What to do instead: A better approach is to express a collaborative commitment to resolving the issue, like, “Let’s coordinate with legal to understand the best approach” or “we need to talk with our outside attorneys soon to make sure we handle this the right way.” This shows that your team is engaged and takes the issue seriously.
- “We can delay this until they run out of money.”
This one is particularly problematic. If you’re accused of patent infringement, appearing to stall in the hope that the other side exhausts resources can suggest bad faith. Courts generally don’t look kindly on strategies that aim to exploit an opponent’s financial limitations instead of addressing the legal issue head-on.
What to do instead: If there are concerns about timing, try something like, “Let’s follow our standard legal process.” Keeping language neutral ensures that you’re not implying any unethical strategies.
Final Thoughts: Think before you write and involve attorneys early.
These seven phrases are the kinds of words that turn a minor accusation into a major liability. In any potential infringement situation, every document, email, or memo could be scrutinized. Aim to maintain a neutral tone, focus on seeking solutions, and involve legal counsel from the outset. Clear, professional language protects your company and positions it to defend its actions based on genuine business needs—not avoidable errors in communication.

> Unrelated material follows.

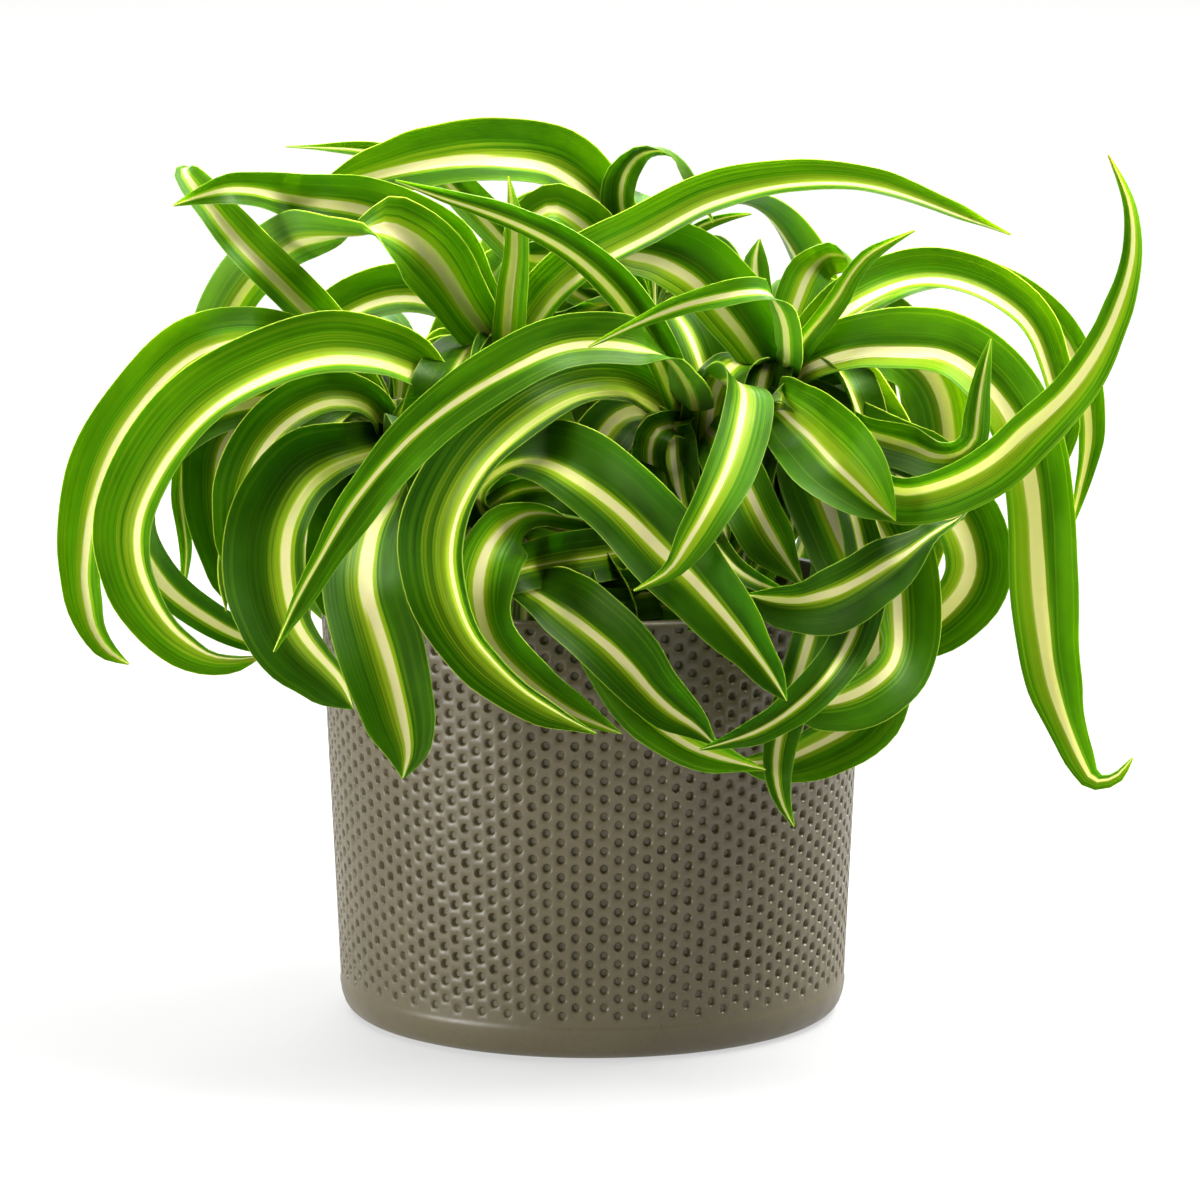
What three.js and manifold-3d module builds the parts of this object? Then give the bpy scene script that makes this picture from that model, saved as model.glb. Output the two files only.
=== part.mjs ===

Also, when a company receives an allegation of patent infringement, it is important that the company involves legal counsel (either in-house or outside) early. Communications with attorneys that seek or provide legal advice are protected from discovery by the attorney-client privilege and work-product doctrines. However, internal emails between non-lawyers that discuss legal matters do not necessarily enjoy those same privileges, and thus are more likely to be subject to discovery.